On a video conference call with reporters after the game, Arians implied the team would release Brown.
“He is no longer a Buc,” Arians said. “That’s the end of the story. Let’s talk about the guys that went out there and won the game.”
The episode was the latest in a string of infractions and incidents in Brown’s 12-year N.F.L. career. He returned to play last week from a three-game suspension that resulted from an N.F.L. investigation that found he gave the team a fake Covid-19 vaccination card. After he caught 10 passes for 101 yards last week against the Panthers, Brown brashly refused to answer a reporter’s question about his suspension, saying: “I don’t want to talk about that. You guys is all drama. It’s all about football.”

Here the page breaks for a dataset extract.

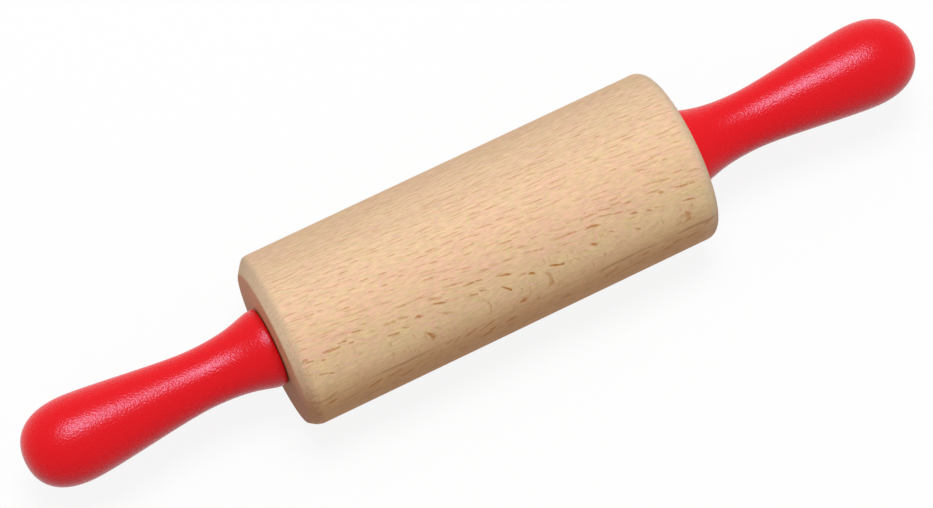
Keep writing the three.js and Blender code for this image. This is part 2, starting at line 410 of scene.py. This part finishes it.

The Buccaneers added Brown in the middle of last season, after he had served an eight-game suspension the N.F.L. had levied for his role in a battery and assault in 2020, and for sending threatening texts to a woman who had accused him of sexual misconduct. Despite his tumultuous exit from the Pittsburgh Steelers in 2019, which followed months of Brown’s public criticism of quarterback Ben Roethlisberger, the Oakland Raiders signed the receiver that year. His tenure in Oakland was marked by unusual circumstances, including his absence from training camp with a frostbite injury. He was released without having played in a game after an altercation with Raiders General Manager Mike Mayock.
The New England Patriots signed Brown days later, in part because Tom Brady, in the quarterback’s final season with the team, lobbied on his behalf. Three days after Brown’s addition, he was accused in a lawsuit of sexual assault, a case that has since been settled. Brown played in one regular-season game for the Patriots before Sports Illustrated reported that he had sent intimidating text messages to a different woman who had accused him of sexual assault. The Patriots released him on Sept. 20, 2019, and during his free agency, the N.F.L. levied the eight-game suspension.